Happy People: Life on the Taiga (an update from the heart of sappin' season)

It's tedious to talk endlessly about the weather, but such tedium is actually relevant to sugarmakers.  So I'm going to just warn you now: this blog entry is basically a detailed weather report.  The past week (also known as my "spring break") started with a trip to Maine Guide Snowshoes, outside of Bingham, to pick up a new pair of handmade-by-veterans, old-fashioned wooden snowshoes for VJ, whose last pair finally bit the dust after three years running.   As a snowshoe design expert after years of trying the more gear-y variety available at outdoor equipment stores, VJ recommends Maine Guide, which are nice and sturdy and which float beautifully in snow. (For the love of God, don't buy MSR snowshoes.  We've gone through two pairs in two months!)  Even so, the owner of Maine Guide, when I stopped by to pick up VJ's replacements, told me that she'd never seen such a worn-out pair.  

Running this wintry errand turned out to be a apt way to start the week: I was met by snow, rain, snow, rain, and more snow out on the frontier, despite the warmer weather I left further downriver.  Also apt was viewing  "Happy People," Werner Herzog's documentary about trappers on the Siberian Taiga, which Colin, VJ and I watched on a laptop in the sugarcamp trailer one night.  It was easy to draw some parallels.  "Spring comes late to the Taiga" - the first words spoken in the film, over images of sand-dune-sized snow banks in a remote village.   Yes.  Yes it does.  This became our refrain as we woke each morning to a perpetual late-April Narnia.  Other parallels: inconvenient fallen trees (including two that blocked the driveway after a windstorm on Tuesday night), gathering drinking water by snow-melt, and bearded men hiking around a vast wilderness in wool coats. Some differences: we are not sable hunters, we do not fashion our own skis out of spruce logs, and we do not, as yet, feed large quantities of fish to our dogs.  

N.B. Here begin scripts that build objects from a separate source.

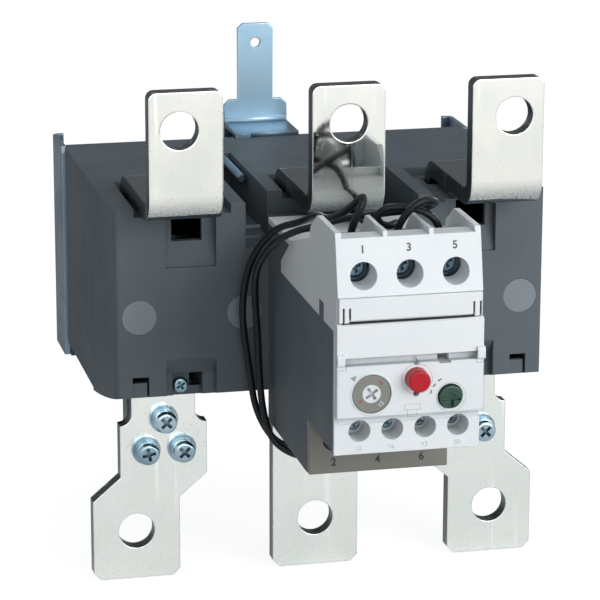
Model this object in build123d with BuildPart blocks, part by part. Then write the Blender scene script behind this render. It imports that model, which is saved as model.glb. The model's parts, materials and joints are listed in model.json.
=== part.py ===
"""Thermal overload relay with a current transformer block and three busbar poles.

Frame: X to the right, Y to the back, Z up. The origin is on the mounting plane
(the back of the base plate), on the centre line, at half height of the block's front.
"""
import os
from math import cos, pi, radians, sin, sqrt, tan

from build123d import *

os.makedirs("parts", exist_ok=True)

# Clearances
seat_gap = 0.1          # flat faces that are clipped together
running_gap = 0.08      # radial play of a shaft or slide
free_gap = 0.3          # pieces that pass each other

# Base plate: a zinc plated channel behind the block
phase_pitch = 53.0      # distance between the poles
plate_thickness = 1.8
plate_width = 2 * (phase_pitch + 22.0)
web_top = 26.5
plate_top = 32.0
plate_bottom = -45.0
flange_depth = 24.0
plate_bend_radius = 2.6

# Fixing bracket on top of the plate
tab_thickness = 1.6
tab_width = 13.2
tab_top = 69.8
tab_chamfer = 1.6
tab_shoulder_width = 23.4
tab_shoulder_top = 41.8
tab_hole_diameter = 3.6
tab_hole_height = 62.7
tab_seat = 1.5
lip_width = 5.4
lip_depth = 2.2

# Transformer block: a front cover and a rear body, both moulded
block_front = -122.0
cover_depth = 42.0
block_top = 32.0
block_front_bottom = -32.0
block_middle_bottom = -42.2
block_front_width = plate_width - 4.3
block_split_width = plate_width - 2.2
parting_groove = 0.4
block_wall = 3.0
roof_wall = 6.0
rear_step_height = 26.0
rear_step_depth = 20.0
rear_pocket_depth = 19.0
corner_radius = 2.0
body_chamfer = 5.0

# Poles: three phases side by side
middle_half_width = 18.5
outer_inner_edge = phase_pitch - 23.7
trench_bottom = 16.7
trench_back = -45.0
stud_x = 21.0
stud_z = 29.6
stud_radius = 1.6
middle_recess_depth = 16.0
middle_recess_bottom = 24.0
channel_depth = 3.0
channel_inner_margin = 6.9
channel_outer_margin = 1.4
channel_length = 40.0

# Marking recesses, clip windows and screw plugs on the front
recess_depth = 4.0
recess_inner_edge = phase_pitch - 13.9
recess_outer_edge = phase_pitch + 3.0
upper_recess_edge = 20.6
upper_recess_foot = 11.5
recess_ledge = 1.2
lower_recess_edge = -25.5
lower_recess_head = -19.6
window_width = 10.2
window_centre = phase_pitch - 4.7
window_foot = 19.6
clip_centre = phase_pitch + 11.6
clip_width = 5.6
clip_top = -25.1
clip_tongue_top = -27.4
clip_tongue_recess = 1.0
clip_slit = 0.6
plug_radius = 5.8
plug_depth = 2.0
plug_height = -4.7
plug_outer_x = phase_pitch + 11.9
plug_inner_x = phase_pitch - 23.3
boss_radius = 4.6

# Busbars: one strip per pole, bent in a Z
bar_width = 24.0
bar_thickness = 5.7
bar_front = -143.6
bar_top = 74.2
bar_seat = 31.3
bar_inner_front = -93.0
bar_bottom = -65.0
bar_bend_radius = 3.0
bar_corner_radius = 2.6
bar_hole_diameter = 12.4
bar_hole_height = 61.8
bar_hole_offset = 2.1
slot_margin = 1.4

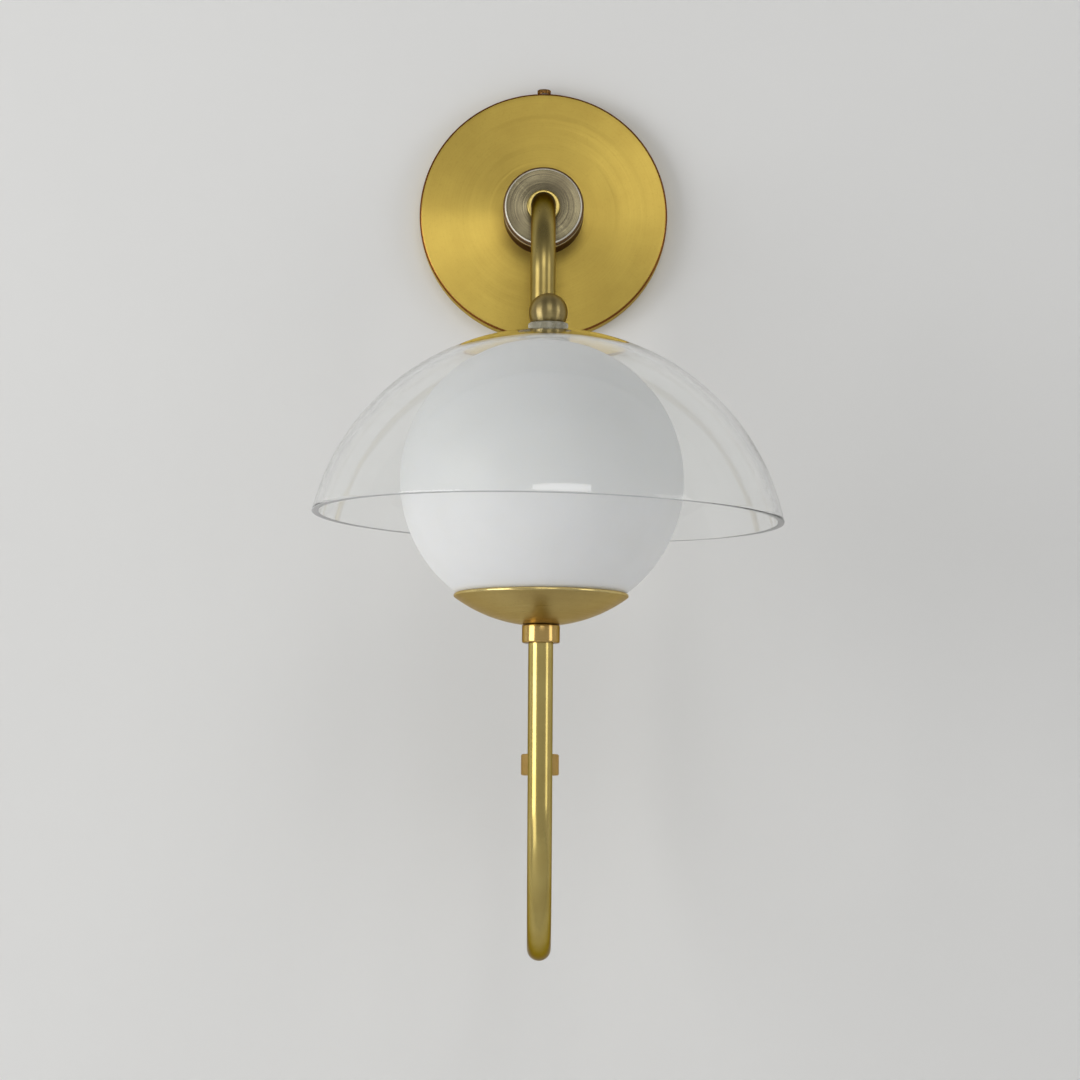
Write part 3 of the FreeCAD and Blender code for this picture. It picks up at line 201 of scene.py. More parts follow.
def skin(name: str, rings: Sequence[Sequence[Vector]]) -> Object:
    """Make a closed piece from rings of points, the last ring joined to the first.

    Args:
        name: the piece's name.
        rings: the points of each ring; a ring of one point is a pole.

    Returns:
        The piece, with outward faces and smooth shading.
    """
    points: list[Vector] = []
    rows: list[range] = []
    for ring in rings:
        rows.append(range(len(points), len(points) + len(ring)))
        points += [point * MM for point in ring]
    faces = []
    for lower, upper in zip(rows, rows[1:] + rows[:1]):
        segments = max(len(lower), len(upper))
        for step in range(segments if segments > 1 else 0):
            after = (step + 1) % segments
            near = lower[step % len(lower)], lower[after % len(lower)]
            far = upper[after % len(upper)], upper[step % len(upper)]
            faces.append(tuple(dict.fromkeys(near + far)))
    mesh = bpy.data.meshes.new(name)
    mesh.from_pydata(points, [], faces)
    work = bmesh.new()
    work.from_mesh(mesh)
    bmesh.ops.recalc_face_normals(work, faces=work.faces)
    work.to_mesh(mesh)
    work.free()
    smooth(mesh)
    return put(name, mesh)


def spokes(first: Vector, second: Vector, steps: int) -> list[tuple[float, Vector]]:
    """Directions round a full turn from the first to the second, each with its angle."""
    angles = [FULL_TURN * step / steps for step in range(steps)]
    return [(angle, first * math.cos(angle) + second * math.sin(angle)) for angle in angles]


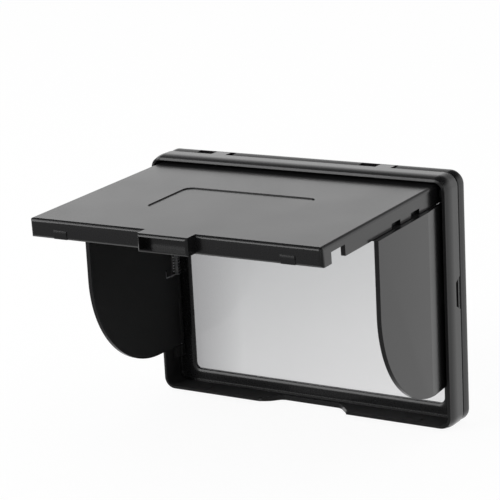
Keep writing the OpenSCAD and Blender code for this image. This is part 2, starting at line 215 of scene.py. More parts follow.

Obviously, it's been a slow sugaring season this year, with a decidedly late start and a very gradual thaw.  The sap's been coming in off and on - not exactly gang-busters, but enough that we've been averaging a barrel a day and keeping up with woods-work while it trickles in. Phew.  (When it freezes at night, which it has been, the cold extends the season, prolonging the time it takes for trees to produce buds.)  On Thursday and Friday things got so cold that sap froze in one of the lines up the hill, causing some hiccoughs in our vacuum system.  Then, on Saturday, after a 3-inch accumulating overnight snowfall, things kicked into high gear and suddenly we were swimming in sap. I spent Saturday afternoon monitoring the RO machine while VJ and Colin worked in the woods.  On a concrete slab with no heat source, 40 degree weather feels cold, if not exactly Siberian. (Thanks to a military-style bivouac sac that our friend Randy Visser bequeathed to VJ, he's managed to stay warm sleeping by the machines so that he can periodically open an eye and check on things.)  

Here's the irrefutable evidence that spring is here after all: I left Sandy Bay Township yesterday on a high note - a double-barrel day.  Both barrels (#14 and #15 of the season) contain some pretty lovely syrup - light and delicate like the snowflakes that preceded it.  Fingers crossed that the snow takes it's merry time melting into mud and the sap keeps coming in gang-busters.

 VJ's first pair of Maine Guide snowshoes - perfect for the Taiga.

VJ's first pair of Maine Guide snowshoes - perfect for the Taiga.

 An icy selfie taken in the stainless steel reflection of the Reverse Osmosis machine.  

An icy selfie taken in the stainless steel reflection of the Reverse Osmosis machine.  

 Drawing syrup off the evaporator before filtering it.

Drawing syrup off the evaporator before filtering it.